What is the latency overhead of gRPC-to-REST translation at the gateway?

Stateless protobuf-to-JSON transcoding typically adds 2–8 ms per request depending on payload size and schema complexity. Streaming endpoints carry higher overhead because each message frame must be individually transcoded. Using a compiled proto descriptor cache and connection reuse keeps p99 latency below 15 ms for payloads under 64 KB.

How do I propagate mTLS identity across a protocol translation boundary?

The gateway terminates the inbound mTLS session, extracts the client certificate’s Subject and SAN fields, and injects them as downstream HTTP headers — typically x-forwarded-client-cert (XFCC) for Envoy or a custom x-client-cert-dn header for Kong.

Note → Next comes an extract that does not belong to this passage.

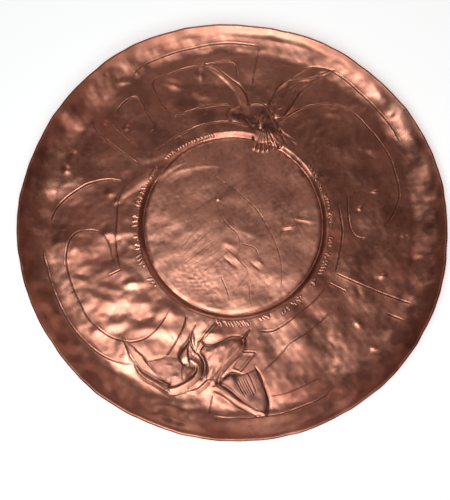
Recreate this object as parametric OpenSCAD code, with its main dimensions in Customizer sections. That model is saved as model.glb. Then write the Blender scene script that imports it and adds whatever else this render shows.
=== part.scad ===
// Hammered copper tray: one raised sheet, its edge rolled over a round stiffening wire.
// The tray lies face up on its flat middle, +Z up, with the origin on the table under its centre.

/* [Tray] */
// Outside diameter over the rolled edge
tray_d = 430; // [380:5:520]
// Height from the table to the top of the rolled edge
tray_h = 18; // [15:0.5:24]
// Thickness of the hammered sheet
sheet_t = 0.9; // [0.7:0.1:1.2]

/* [Well] */
// Diameter of the flat middle, inside the chased ring
medallion_d = 178; // [140:1:220]
// How far the flange stands above the middle
well_depth = 3.6; // [2:0.2:6]
// Width of the sloping wall between the middle and the flange
wall_w = 6.5; // [5:0.5:10]

/* [Flange] */
// Rise of the flange from the wall out to the rim
flange_rise = 1.6; // [0.5:0.1:3]
// Width of the turned-up rim band
rim_w = 34; // [28:1:44]
// Slope of the rim where it meets the rolled edge, in degrees
rim_angle = 33; // [28:1:38]

/* [Rolled edge] */
// Diameter of the wire inside the edge
wire_d = 1.6; // [1.2:0.1:2.4]
// Gap all round the wire
wire_gap = 0.03; // [0.02:0.01:0.08]
// How far the sheet turns round the wire, in degrees
roll_turn = 262; // [200:2:266]

/* [Hidden] */
$fn = 180;

copper = "#a5624c";
dark_copper = "#7d4636";

medallion_r = medallion_d / 2;
wall_r = medallion_r + wall_w;
rim_r = tray_d / 2 - rim_w;

// heights of the middle of the sheet's thickness
medallion_z = sheet_t / 2;
flange_z = medallion_z + well_depth;
rim_z = flange_z + flange_rise;
flange_slope = flange_rise / (rim_r - wall_r);

// the roll: its centre, and the middle of the sheet round it
roll_r = wire_d / 2 + wire_gap + sheet_t / 2;
bead_r = roll_r + sheet_t / 2;
wire_x = tray_d / 2 - bead_r;
wire_z = tray_h - bead_r;
roll_start = 90 + rim_angle;

// where the rim meets the roll, and the corner that the two slopes of the rim make
lip = [wire_x, wire_z] + roll_r * [cos(roll_start), sin(roll_start)];
bend_x = (lip[1] - rim_z - tan(rim_angle) * lip[0] + flange_slope * rim_r)
    / (flange_slope - tan(rim_angle));
bend = [bend_x, rim_z + flange_slope * (bend_x - rim_r)];

wall_steps = 8;
rim_steps = 10;
roll_steps = 22;

function ease(u) = u * u * (3 - 2 * u);
function curve(a, b, c, u) = (1 - u) * (1 - u) * a + 2 * u * (1 - u) * b + u * u * c;

// the middle line of the sheet, from the tray's centre out to the end of the roll
wall_line = [for (i = [0:wall_steps]) let (u = i / wall_steps)
    [medallion_r + wall_w * u, medallion_z + well_depth * ease(u)]];
rim_line = [for (i = [0:rim_steps - 1]) curve([rim_r, rim_z], bend, lip, i / rim_steps)];
roll_line = [for (i = [0:roll_steps]) let (a = roll_start - roll_turn * i / roll_steps)
    [wire_x, wire_z] + roll_r * [cos(a), sin(a)]];
middle_line = concat([[0, medallion_z]], wall_line, rim_line, roll_line);

// the same line moved sideways by a distance, up for a positive one
function side(a, b) = let (d = b - a) [-d[1], d[0]] / norm(d);
function turned(p, i) = i == 0 ? side(p[0], p[1])
    : i == len(p) - 1 ? side(p[i - 1], p[i])
    : let (s = side(p[i - 1], p[i]) + side(p[i], p[i + 1])) 2 * s / (s * s);
function beside(p, by) = [for (i = [0:len(p) - 1]) p[i] + by * turned(p, i)];
function backwards(p) = [for (i = [len(p) - 1:-1:0]) p[i]];

module hammered_sheet()
    color(copper)
        rotate_extrude()
            polygon(concat(
                beside(middle_line, -sheet_t / 2),
                backwards(beside(middle_line, sheet_t / 2))
            ));

module edge_wire()
    color(dark_copper)
        rotate_extrude()
            translate([wire_x, wire_z])
                circle(d = wire_d, $fn = 48);

hammered_sheet();
edge_wire();
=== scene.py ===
import math
import bpy
import numpy as np
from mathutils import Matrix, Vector


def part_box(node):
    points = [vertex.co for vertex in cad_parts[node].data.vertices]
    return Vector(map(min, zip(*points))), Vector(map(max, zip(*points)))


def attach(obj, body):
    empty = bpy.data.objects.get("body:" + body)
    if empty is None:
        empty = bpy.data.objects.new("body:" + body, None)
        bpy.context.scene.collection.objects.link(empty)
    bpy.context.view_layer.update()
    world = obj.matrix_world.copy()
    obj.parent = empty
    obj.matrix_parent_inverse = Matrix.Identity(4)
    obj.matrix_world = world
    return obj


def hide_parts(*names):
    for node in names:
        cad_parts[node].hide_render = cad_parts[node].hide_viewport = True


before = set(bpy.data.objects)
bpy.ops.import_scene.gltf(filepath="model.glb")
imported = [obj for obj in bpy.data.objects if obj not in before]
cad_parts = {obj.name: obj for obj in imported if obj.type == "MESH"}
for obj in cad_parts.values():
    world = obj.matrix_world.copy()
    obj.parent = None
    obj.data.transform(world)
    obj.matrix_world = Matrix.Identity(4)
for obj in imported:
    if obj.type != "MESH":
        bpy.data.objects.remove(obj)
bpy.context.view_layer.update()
print("frame loaded, nodes:", sorted(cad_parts))

mm = 0.001
sheetLow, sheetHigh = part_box("hammered_sheet")
wireLow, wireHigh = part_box("edge_wire")
trayRadius = (sheetHigh.x - sheetLow.x) / 2 / mm
trayHeight = sheetHigh.z / mm
wireThickness = (wireHigh.z - wireLow.z) / mm

# shape of the sheet in mm, the same middle line as the CAD sheet
sheet = {
    "thickness": 0.9,
    "ringRadius": 89.0,     # foot of the well's wall
    "shoulderWidth": 4.2,   # rounded edge of the middle, inside the ring
    "shoulderDrop": 0.55,
    "wallWidth": 6.3,
    "wellDepth": 3.4,
    "flangeRise": 1.6,
    "rimWidth": 34.0,
    "rimAngle": 33.0,
    "rollTurn": 262.0,
    "wireGap": 0.03,
    "ringStep": 0.7,        # distance between rings of points
    "ringPoints": 1536,     # points round the rim
    "underCoarser": 2,      # the underside has this many times fewer rings
    "reliefEnd": 12.0,      # how far from the edge the relief starts to fade
    "reliefFade": 8.0,
    "lowestTop": 0.32,      # the upper face never sinks below this
}

# how far the hand-made outlines stray from true circles
strays = {
    "ringCentre": (-1.4, 1.6),
    "ringScale": (1.007, 1.022),
    "edgeScale": (1.0, 0.983),
    # waves: how many round the tray, size in mm, phase
    "edgeWaves": ((5, 0.35, 4.0), (8, 0.3, 1.2), (13, 0.25, 5.1),
                  (31, 0.16, 0.7), (47, 0.12, 2.9), (73, 0.08, 4.4)),
    # flats and swells of the outline: turn and half-width in degrees, mm outward
    "edgeSwells": ((2, 20, -3.4), (45, 18, -3.6), (88, 14, -2.4),
                   (122, 14, 1.2), (240, 16, 1.0), (293, 22, 2.6)),
    "warpStart": 100, "warpRun": 105,
    "liftWaves": ((2, 0.5, 1.9), (3, 0.35, 0.3), (7, 0.25, 3.3), (17, 0.12, 2.2)),
    "liftStart": 110, "liftRun": 100,
}


def ease(u):
    u = np.clip(u, 0, 1)
    return u * u * (3 - 2 * u)


def smoothPath(points, step=2.0, closed=False):
    # Catmull-Rom through the points, cut into even short steps
    p = np.array(points, float)
    if len(p) < 3:
        count = max(2, int(np.hypot(*(p[1] - p[0])) / step) + 1)
        return p[0] + (p[1] - p[0]) * np.linspace(0, 1, count)[:, None]
    if closed:
        q = np.vstack([p[-1], p, p[0], p[1]])
    else:
        q = np.vstack([2 * p[0] - p[1], p, 2 * p[-1] - p[-2]])
    out = []
    for a, b, c, d in zip(q[:-3], q[1:-2], q[2:-1], q[3:]):
        count = max(1, int(math.ceil(np.hypot(*(c - b)) / step)))
        t = np.arange(count)[:, None] / count
        square, cube = 2 * a - 5 * b + 4 * c - d, 3 * b - a - 3 * c + d
        out.append(0.5 * (2 * b + (c - a) * t + square * t**2 + cube * t**3))
    out.append(q[-2][None])
    return np.vstack(out)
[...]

The downstream service must treat these headers as authoritative only when they arrive from the gateway’s internal network range, never from external callers.

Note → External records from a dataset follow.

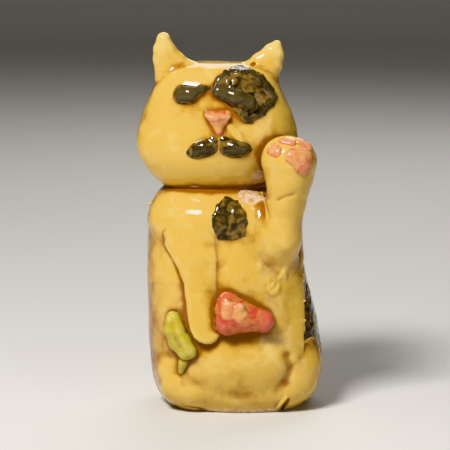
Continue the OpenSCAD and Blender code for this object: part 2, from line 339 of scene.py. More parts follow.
BELLY_FOLD = [(-0.42, 0.15), (-0.12, 0.105), (0.07, 0.095), (0.35, 0.10), (0.52, 0.14)]
SIDE_FOLD = [(0.60, 0.27), (0.63, 0.21), (0.60, 0.15)]
ARM_LIP = [(0.315, 0.985), (0.345, 0.94), (0.37, 0.885)]
LOWER_EDGE = [(-0.75, 0.075), (-0.68, 0.045), (-0.56, 0.03), (-0.34, 0.01)]
NOTCH = [(0.555, 0.012), (0.59, 0.04), (0.625, 0.065)]
NOTCH_LIP = [(0.50, 0.02), (0.55, 0.05), (0.60, 0.08)]
CRUMBLED = [
    (0.55, 0.63, 0.7), (0.52, 0.615, 0.4), (0.57, 0.61, 0.5), (0.385, 0.60, 0.5), (0.40, 0.57, 0.6),
    (0.44, 0.585, 0.4), (0.47, 0.555, 0.7), (0.50, 0.575, 0.35), (0.43, 0.55, 0.4),
    (0.27, 0.675, 0.3), (0.30, 0.66, 0.25), (-0.03, 0.637, 0.3), (0.03, 0.63, 0.3), (0.10, 0.643, 0.3),
    (-0.72, 0.135, 0.6), (-0.64, 0.158, 0.6),
]


def hollow(field, wall):
    """What is left of a lump when it is hollowed out to a wall."""
    return np.maximum(field, -(field + wall))


def rising(distance, softness):
    """Goes from 0 to 1 as the distance goes from below 0 to above it."""
    return 1 / (1 + np.exp(-distance / softness))


def left_of(grid, x):
    return rising(grid.x - x, 0.8)


def above(grid, z, softness=1.0):
    return rising(grid.z - z, softness)


def seam_field(grid):
    """Negative in front of the seam. On the left the panel wraps back, but is torn off over a ledge."""
    ragged = 0.30 * noise(grid, 1.7, 11) + 0.22 * noise(grid, 0.7, 12)
    wraps_right = (1 - left_of(grid, -10)) * above(grid, 13, 3.0)
    wraps_over = above(grid, BODY.height - 4, 0.8)
    wrap = SEAM_WRAP * np.maximum(wraps_right, wraps_over)
    plane = grid.y - SEAM_Y - np.maximum(LEDGE_WRAP * left_of(grid, 8), wrap) - 0.2 * ragged
    torn = np.maximum(TORN_X + ragged - grid.x, LEDGE_Z + ragged - grid.z)
    return np.maximum(plane, -torn)


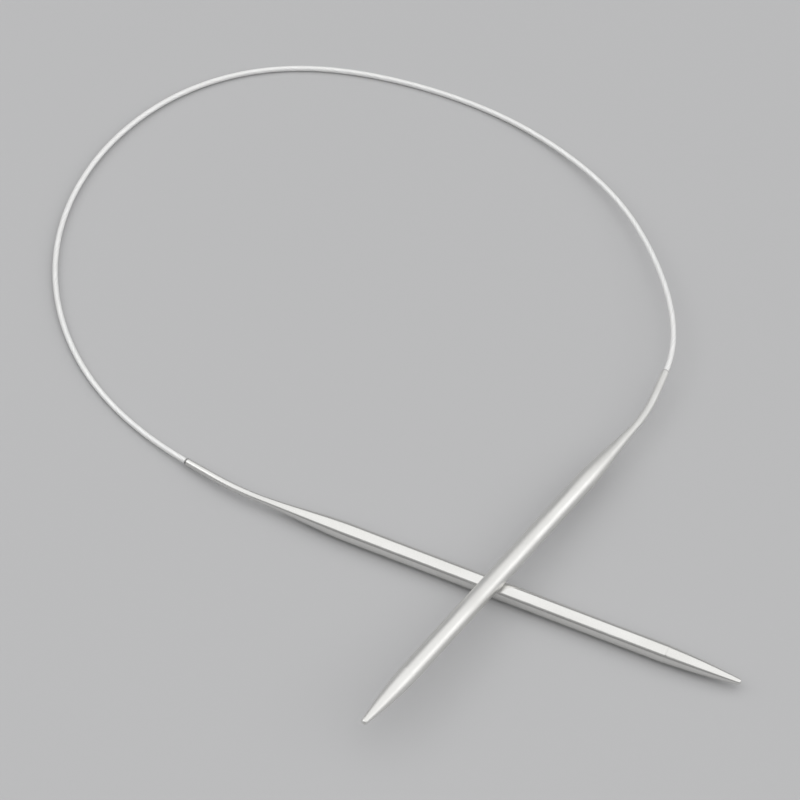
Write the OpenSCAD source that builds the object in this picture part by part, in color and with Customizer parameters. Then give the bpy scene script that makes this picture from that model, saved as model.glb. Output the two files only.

Can a single gateway route both HTTP/1.1 and HTTP/2 on port 443?

Yes. Envoy and Kong both support ALPN negotiation on a single listener: the gateway advertises h2 and http/1.1 in the TLS handshake and selects the filter chain based on the negotiated protocol. The upstream connection pool is independent — the gateway can translate HTTP/1.1 inbound to HTTP/2 upstream transparently.

What happens to gRPC trailers when translating to HTTP/1.1?

gRPC unary responses send grpc-status and grpc-message as HTTP/2 trailers, not headers. HTTP/1.1 has no trailer support by default. When translating a streaming gRPC response to HTTP/1.1, trailers are silently discarded unless you use chunked transfer encoding with TE: trailers declared by the client. Test this path explicitly — the failure mode is silent data loss, not an error response.